Second, the management of the system varies. In many grantee sites, public agencies run the system. In other sites, nonprofit agencies are in the lead, and changes in public and private status are occurring. In the majority of sites, the mental health agency has been the driving force behind the system. For example, at the PEN-PAL project in North Carolina, the State agency of mental health is the lead agency and is involved in setting the direction for the system of care. In other sites, such as the Riverside County (California) Interagency System of Care, the local mental health agency is the grantee. The Napa County, California, site represents a different approach in which an umbrella agency, Sonoma-Napa Comprehensive System of Care, unifies many public family-serving agencies under one administrative unit. Within these varying types of administrative approaches, staff structures vary. In some sites, public agencies run programs and public employees provide most of the services to children and families. In other sites, private agencies are contracted to provide services. In most of the sites, a combination of public and private providers exists.

In sites where nonprofit entities are directly responsible for the management of the system of care, such as Olympia (formerly known as the Doņa Ana County Child and Adolescent Collaborative) in Las Cruces, New Mexico, and the Stark County Family Council in Ohio, nonprofit organizations bring community direction to system management. In yet another model, the New Opportunities program in Lane County, Oregon, a public-private consortium is the leadership body.

Third, the history of the approaches to serving children and the relationships among the core agencies in the communities in which systems of care operate vary. In sites such as the Ventura County (California) System of Care, the basic structure and service array had existed for over a decade before the infusion of CMHS grant funds. In contrast, on the Navajo Nation, very few public services existed to help children with serious emotional disorders and their families before the K’é Project. Many sites built services on the foundation laid by earlier CASSP initiatives. For example, Stark County used its CASSP grant to provide State-level staffing and technical support to create coalitions among the child-serving agencies. Similarly, in the Three Townships in Illinois, Department of Education grant funds and CASSP values created school-based teams to address the needs of children with serious emotional disorders. Further, specific legislative mandates have been shown to have major effects on system-of-care development (Lourie, 1994), and this is true for the grantee sites. For example, the consent decree in the State of Hawai‘i requires comprehensive services for children, directing system-of-care implementation. The Children’s Services Act in Virginia and Act 264 in Vermont requiring interagency coordination have had major effects on the system-of-care development for the sites in these States.

Finally, the pre-existing resources vary across the communities. Some communities, for example, St. Johnsbury, Vermont, and Milwaukee, Wisconsin, had a strong base of existing services and resources to draw upon, such as not-for-profit organizations and community-based organizations. Other communities had little to tap into and had to build services from scratch. Each of these situations creates different benefits and challenges, and requires building relationships among different partners.

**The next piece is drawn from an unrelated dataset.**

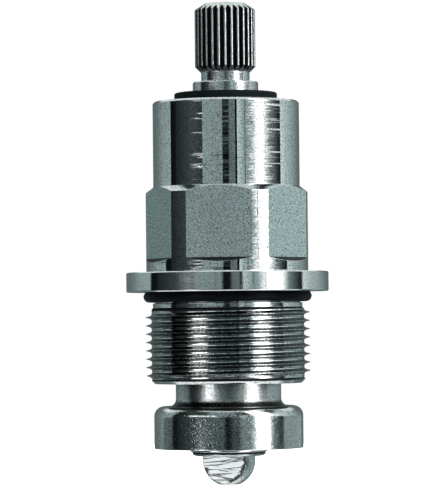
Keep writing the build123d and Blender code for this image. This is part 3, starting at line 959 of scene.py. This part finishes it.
def make_seat_screw():
    """The seat screw's domed head with two spanner flats, and its shank.

    In each column the flat's distance over the cosine limits the radius, and the dome's height there is the height of
    the sphere of the dome's radius at that radius.
    """
    p = sizes("stem_plunger")
    edge = math.acos(p.dome_flat / p.dome_radius)
    half = edge_columns(edge, math.pi, (0.15, 1.2), 61, 31)
    angles = np.concatenate([half, half + math.pi]) + math.radians(SCREW_TURN - 90)
    inside = np.abs(np.cos(np.concatenate([half, half])))
    limit = np.minimum(p.dome_flat / np.maximum(inside, TINY), p.dome_radius)
    low, under_head = node_low("seat_screw"), node_low("washer_retainer")
    tip = math.sqrt(p.dome_radius**2 - (low - p.dome_centre) ** 2)
    dome_start = p.dome_centre - np.sqrt(np.maximum(p.dome_radius**2 - limit**2, 0)) - 0.01
    shank, shank_top, shank_chamfer = 2.25, node_high("seat_screw"), 0.4
    corners = [
        (0.3, shank_top, 0.02),
        (shank - shank_chamfer, shank_top, 0.03),
        (shank, shank_top - shank_chamfer, 0.03),
        (shank, under_head + 0.02, 0.02),
        (limit, under_head, 0.06),
        (limit, dome_start + 0.05, 0.0),
        (limit, dome_start, 0.0),
    ]
    rows = outline(corners, len(angles), closed=False)
    share = np.concatenate([[0, 0.015], np.linspace(0.03, 1, 25)])[:, None]
    start_angle = np.arcsin(np.clip(limit / p.dome_radius, 0, 1))
    polar = start_angle * (1 - share) + math.asin(tip / p.dome_radius) * share
    dome = np.stack([p.dome_radius * np.sin(polar), p.dome_centre - p.dome_radius * np.cos(polar)], -1)
    rows = np.concatenate([rows[:-1], dome, profile([(tip - 0.08, low), (0.3, low)], len(angles))])
    on_flat = between(rows[..., 0] * inside - p.dome_flat, -NEAR, NEAR) & (rows[..., 1] < under_head + MARGIN)
    finishes, kinds = ("screw_plating", "scraped_plating"), 1 * faces_where(on_flat)
    piece = add_surface("seat_screw_skin", PLUNGER, around(rows, angles), finishes, kinds=kinds)
    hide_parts("seat_screw")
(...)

Despite the variation in approaches, analysis of the findings over the last 3 years has revealed many similarities in the system-of-care sites. However, the variances give insight as to how sites focused their system development, how priorities were set, and how choices were made to pursue some aspects of systemness over others. Throughout this report, taking into account these differences provides context for assessing the relative value of any given initiative; for example, a program serving 10 families in 1 community can be just as effective as 1 serving 100 families in another.